§ **RECORDS SHOWN**:
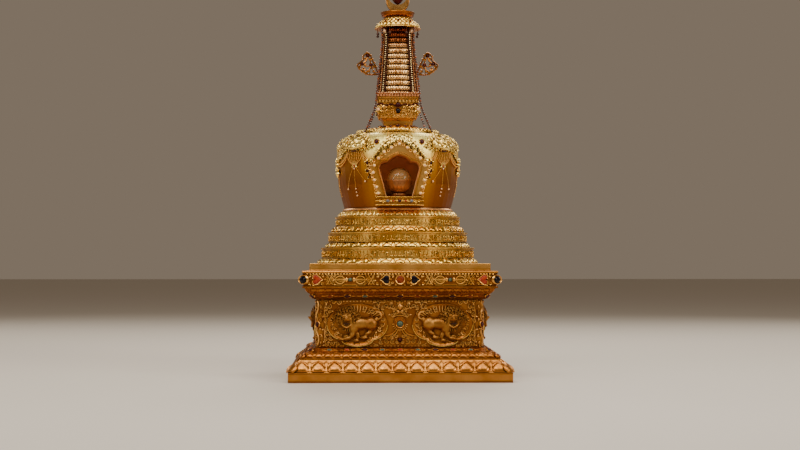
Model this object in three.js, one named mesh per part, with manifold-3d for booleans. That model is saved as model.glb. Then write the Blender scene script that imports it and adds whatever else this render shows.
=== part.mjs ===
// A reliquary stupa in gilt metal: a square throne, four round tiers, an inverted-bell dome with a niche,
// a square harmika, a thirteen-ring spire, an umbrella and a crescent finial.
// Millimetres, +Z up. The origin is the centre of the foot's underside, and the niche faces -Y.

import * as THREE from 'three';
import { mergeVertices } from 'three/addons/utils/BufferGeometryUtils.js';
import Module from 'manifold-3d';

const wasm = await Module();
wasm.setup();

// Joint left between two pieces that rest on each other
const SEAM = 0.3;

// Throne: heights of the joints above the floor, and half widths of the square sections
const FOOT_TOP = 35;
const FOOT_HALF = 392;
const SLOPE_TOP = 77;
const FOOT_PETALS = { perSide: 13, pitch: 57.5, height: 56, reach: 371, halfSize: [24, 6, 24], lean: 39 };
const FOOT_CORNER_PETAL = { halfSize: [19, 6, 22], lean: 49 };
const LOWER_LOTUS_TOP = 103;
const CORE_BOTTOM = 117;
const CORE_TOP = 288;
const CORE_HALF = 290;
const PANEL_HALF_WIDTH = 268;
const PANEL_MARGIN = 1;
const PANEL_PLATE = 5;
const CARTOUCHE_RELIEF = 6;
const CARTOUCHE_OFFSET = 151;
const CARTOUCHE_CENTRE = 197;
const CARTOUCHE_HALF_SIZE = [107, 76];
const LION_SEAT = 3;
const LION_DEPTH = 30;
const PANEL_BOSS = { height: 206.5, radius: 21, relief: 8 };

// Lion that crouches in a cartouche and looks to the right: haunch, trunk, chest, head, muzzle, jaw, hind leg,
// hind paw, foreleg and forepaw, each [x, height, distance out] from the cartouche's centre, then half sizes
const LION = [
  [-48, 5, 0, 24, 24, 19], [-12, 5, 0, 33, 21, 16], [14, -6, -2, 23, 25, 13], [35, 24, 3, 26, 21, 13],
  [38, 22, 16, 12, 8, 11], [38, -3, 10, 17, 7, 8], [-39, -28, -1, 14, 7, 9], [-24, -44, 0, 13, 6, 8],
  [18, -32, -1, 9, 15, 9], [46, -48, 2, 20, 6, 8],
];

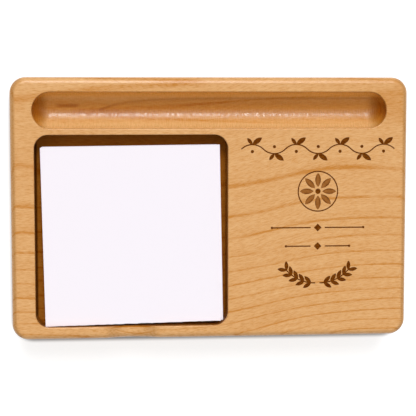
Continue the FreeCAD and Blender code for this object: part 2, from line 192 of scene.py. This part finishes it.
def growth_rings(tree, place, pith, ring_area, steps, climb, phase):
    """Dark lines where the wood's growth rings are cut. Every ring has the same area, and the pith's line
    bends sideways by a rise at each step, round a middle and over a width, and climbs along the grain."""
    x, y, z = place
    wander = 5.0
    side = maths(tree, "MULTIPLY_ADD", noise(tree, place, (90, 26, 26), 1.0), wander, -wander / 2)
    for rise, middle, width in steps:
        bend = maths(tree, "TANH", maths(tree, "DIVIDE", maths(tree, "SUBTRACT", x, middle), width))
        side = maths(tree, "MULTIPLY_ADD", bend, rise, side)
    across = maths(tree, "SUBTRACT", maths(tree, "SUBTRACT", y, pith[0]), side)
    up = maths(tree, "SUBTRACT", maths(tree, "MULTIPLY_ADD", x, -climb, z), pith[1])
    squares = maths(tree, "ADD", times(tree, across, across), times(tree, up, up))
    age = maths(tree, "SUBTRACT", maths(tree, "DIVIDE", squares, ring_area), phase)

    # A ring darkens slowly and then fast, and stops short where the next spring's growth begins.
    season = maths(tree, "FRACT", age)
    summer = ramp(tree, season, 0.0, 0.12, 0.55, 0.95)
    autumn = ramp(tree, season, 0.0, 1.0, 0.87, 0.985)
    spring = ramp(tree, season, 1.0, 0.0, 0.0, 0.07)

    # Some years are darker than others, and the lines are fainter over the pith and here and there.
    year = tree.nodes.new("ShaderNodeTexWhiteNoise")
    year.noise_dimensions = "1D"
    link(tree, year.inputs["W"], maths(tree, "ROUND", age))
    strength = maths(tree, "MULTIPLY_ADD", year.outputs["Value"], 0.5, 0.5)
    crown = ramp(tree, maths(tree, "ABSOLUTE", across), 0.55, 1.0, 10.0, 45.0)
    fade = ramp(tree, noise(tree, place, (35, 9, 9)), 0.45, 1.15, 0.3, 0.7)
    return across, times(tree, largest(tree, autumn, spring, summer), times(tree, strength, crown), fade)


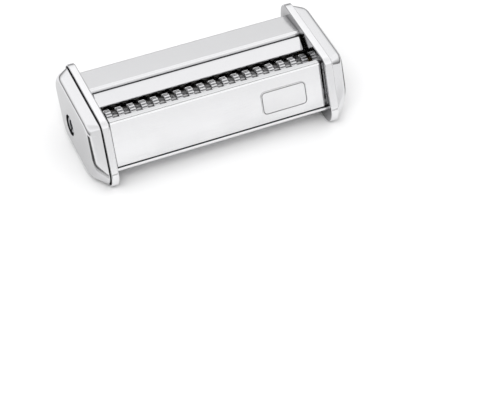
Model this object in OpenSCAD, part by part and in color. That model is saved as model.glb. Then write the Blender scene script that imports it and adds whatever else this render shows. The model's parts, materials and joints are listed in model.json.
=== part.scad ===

§ **WHAT IS REQUIRED**:
In the listing above, find the line with "Continue the FreeCAD" and the line with "spring = ramp(tree, season, 1.0, 0.0, 0.0, 0.07)", then print exactly those lines and every line between them.

§ **RESULT OF THE TASK**:
Continue the FreeCAD and Blender code for this object: part 2, from line 192 of scene.py. This part finishes it.
def growth_rings(tree, place, pith, ring_area, steps, climb, phase):
    """Dark lines where the wood's growth rings are cut. Every ring has the same area, and the pith's line
    bends sideways by a rise at each step, round a middle and over a width, and climbs along the grain."""
    x, y, z = place
    wander = 5.0
    side = maths(tree, "MULTIPLY_ADD", noise(tree, place, (90, 26, 26), 1.0), wander, -wander / 2)
    for rise, middle, width in steps:
        bend = maths(tree, "TANH", maths(tree, "DIVIDE", maths(tree, "SUBTRACT", x, middle), width))
        side = maths(tree, "MULTIPLY_ADD", bend, rise, side)
    across = maths(tree, "SUBTRACT", maths(tree, "SUBTRACT", y, pith[0]), side)
    up = maths(tree, "SUBTRACT", maths(tree, "MULTIPLY_ADD", x, -climb, z), pith[1])
    squares = maths(tree, "ADD", times(tree, across, across), times(tree, up, up))
    age = maths(tree, "SUBTRACT", maths(tree, "DIVIDE", squares, ring_area), phase)

    # A ring darkens slowly and then fast, and stops short where the next spring's growth begins.
    season = maths(tree, "FRACT", age)
    summer = ramp(tree, season, 0.0, 0.12, 0.55, 0.95)
    autumn = ramp(tree, season, 0.0, 1.0, 0.87, 0.985)
    spring = ramp(tree, season, 1.0, 0.0, 0.0, 0.07)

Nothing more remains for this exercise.